Dallas does not challenge the noteholder's right under the subject note and mortgage to revoke an acceleration. "To be valid, a party's de-acceleration of loan debt must occur within six years of the acceleration (see CPLR 213[4] ), be accomplished by an affirmative act subsequent to the initial foreclosure action's acceleration, and be clear and unambiguous in its meaning" ( Assyag v. Wells Fargo Bank, N.A., 186 A.D.3d 1303, 1305, 131 N.Y.S.3d 699 [citations omitted]; see 1081 Stanley Ave., LLC v. Bank of N.Y. Mellon Trust Co., N.A., 179 A.D.3d 984, 986, 118 N.Y.S.3d 643 ). In addition, paragraph 15 of the mortgage agreement provides that any notice to Dallas "is considered given" when mailed by first-class mail or when actually delivered to Dallas's notice address if sent by other means. Contrary to the plaintiff's contention, the evidence it presented at the hearing failed to establish that a de-acceleration notice was sent to Dallas by first-class mail or actually delivered to her address. The certified mail receipts were not signed and did not indicate that delivery occurred (see Assyag v. Wells Fargo Bank, N.A., 186 A.D.3d at 1305, 131 N.Y.S.3d 699 ), and the plaintiff failed to provide proof of first-class mailing or proof of a standard office mailing procedure designed to ensure that items are properly addressed and mailed, by someone with personal knowledge of the procedure purportedly used (see 1081 Stanley Ave., LLC v. Bank of N.Y. Mellon Trust Co., N.A., 179 A.D.3d at 986, 118 N.Y.S.3d 643 ; Soroush v. Citimortgage, Inc., 161 A.D.3d 1124, 1127, 77 N.Y.S.3d 691 ; cf. U.S. Bank Trust, N.A. v. Sadique, 178 A.D.3d 984, 986, 114 N.Y.S.3d 398 ). Accordingly, the Supreme Court properly granted that branch of Dallas's motion which was to confirm the referee's report.

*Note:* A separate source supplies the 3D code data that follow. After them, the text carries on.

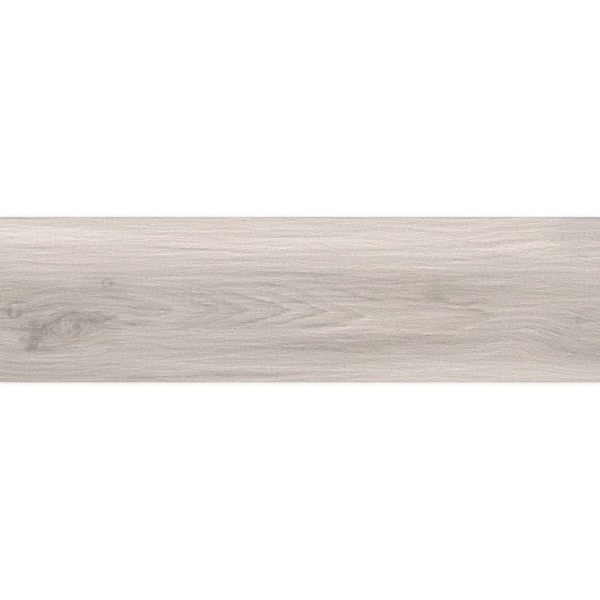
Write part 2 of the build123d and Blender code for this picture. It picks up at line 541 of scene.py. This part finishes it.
# Arches, where the saw ran along the rings: one curved field whose contours all point to the right.
AXIS_DOWN = 92.5
AXIS_DROP = 6.5  # how much lower the arches' axis runs at the right
axis_down = stepped_along.step(290.0, 370.0, AXIS_DROP) + AXIS_DOWN
off_axis = abs(stepped_down - axis_down)
arch = along + fibre * 9 + (off_axis * 1.6) ** 1.2
tips = [
    (168, 0), (174, -9), (178, 4), (205, 0), (213, -6), (218, -14), (223, 3), (230, -4), (241, -9),
    (248, -15), (252, 5), (264, 0), (280, -6), (289, -19), (293, 8), (302, 3), (317, -5), (324, -20),
    (328, 5), (345, -3), (363, -13), (367, 5), (376, 2), (478, 0), (494, -6), (499, 5), (510, 0),
]
rings = levels_by(arch / LENGTH, [(spot / LENGTH, levels) for spot, levels in tips])
grown = grown + rings * off_axis.step(28.0, 4.0, 1.1)

# Lime stays in short pores beside the growth lines, as pale flecks.
FLECK_LEVELS = 15
flecks = streaks(bent, 2.6, 1.3, 0.0, 0.5, 17.0).step(0.12, 0.24)
tone = tone + grown + abs(grown).step(2.0, 8.0) * (flecks * FLECK_LEVELS - 2)

# Knots: the large one, with dark rims that close on a tip at the right and a pocket of bark at the left, a
# small one at the left end, a pip, and the soft eyes at the right
PITH = (68, 111)
PITH_SLOPE = 0.25
KNOT_EDGE = 0.15
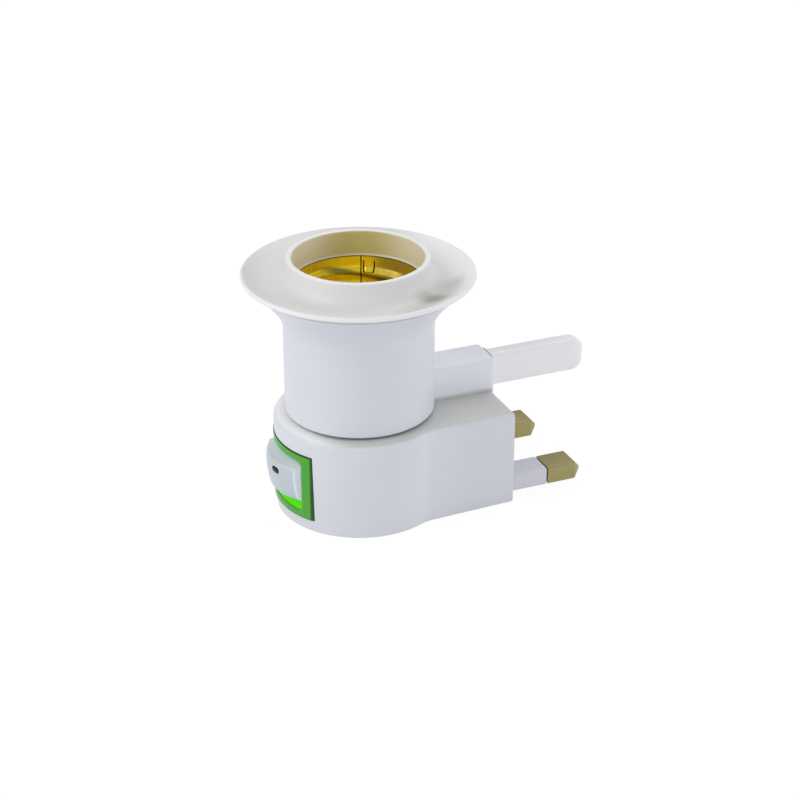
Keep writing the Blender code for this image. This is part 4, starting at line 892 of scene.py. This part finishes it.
class Finish:
    """A material under construction."""

    def __init__(self, name, **constants):
        self.material = bpy.data.materials.new(name)
        self.material.use_nodes = True
        self.tree = self.material.node_tree
        self.shader = self.tree.nodes["Principled BSDF"]
        for socket, value in constants.items():
            self.shader.inputs[socket.replace("_", " ")].default_value = value

    def put(self, socket, value):
        if isinstance(value, Wire):
            self.tree.links.new(value.socket, socket)
        else:
            socket.default_value = value

    def find(self, items, key):
        if isinstance(key, int):
            return items[key]
        return next(item for item in items if item.name == key and item.enabled)

    def add(self, kind, settings=None, sockets=None, output=0):
        """Add a node: its settings first, then the values or links of its sockets."""
        node = self.tree.nodes.new("ShaderNode" + kind)
        for key, value in (settings or {}).items():
            setattr(node, key, value)
        for key, value in (sockets or {}).items():
            self.put(self.find(node.inputs, key), value)
        return Wire(self, self.find(node.outputs, output))

    def split(self):
        """The three object coordinates as single values."""
        spot = self.add("TexCoord", output="Object")
        apart = self.add("SeparateXYZ", sockets={"Vector": spot})
        return [Wire(self, item) for item in apart.socket.node.outputs]

    def grain(self, scale, detail=2.0, stretch=(1.0, 1.0, 1.0)):
        """Smooth noise from 0 to 1, its scale in cycles to a metre, stretched along the axes."""
        spot = self.add("TexCoord", output="Object")
        spot = self.add("Mapping", sockets={"Vector": spot, "Scale": stretch})
        return self.add("TexNoise", sockets={"Vector": spot, "Scale": scale, "Detail": detail})

    def step(self, value, low, high):
        """0 below low, 1 above high, and a smooth slope between."""
        sockets = {"Value": value, "From Min": low, "From Max": high}
        return self.add("MapRange", {"interpolation_type": "SMOOTHSTEP"}, sockets)

    def blend(self, first, second, factor):
        return self.add("Mix", {"data_type": "RGBA"}, {"Factor": factor, "A": first, "B": second}, "Result")

    def bump(self, height, distance, strength):
        return self.add("Bump", sockets={"Height": height, "Distance": distance, "Strength": strength})

    def shade(self, **sockets):
        for name, value in sockets.items():
            self.put(self.shader.inputs[name.replace("_", " ")], value)
        return self.material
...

Since Dallas established that this action was time-barred, the Supreme Court also properly granted those branches of her motion which were pursuant to CPLR 3211(a)(5) to dismiss the complaint insofar as asserted against her as time-barred and for summary judgment on her counterclaims to cancel and discharge of record the mortgage and for an award of attorneys’ fees.
BRATHWAITE NELSON, J.P., RIVERA, CHAMBERS and ZAYAS, JJ., concur.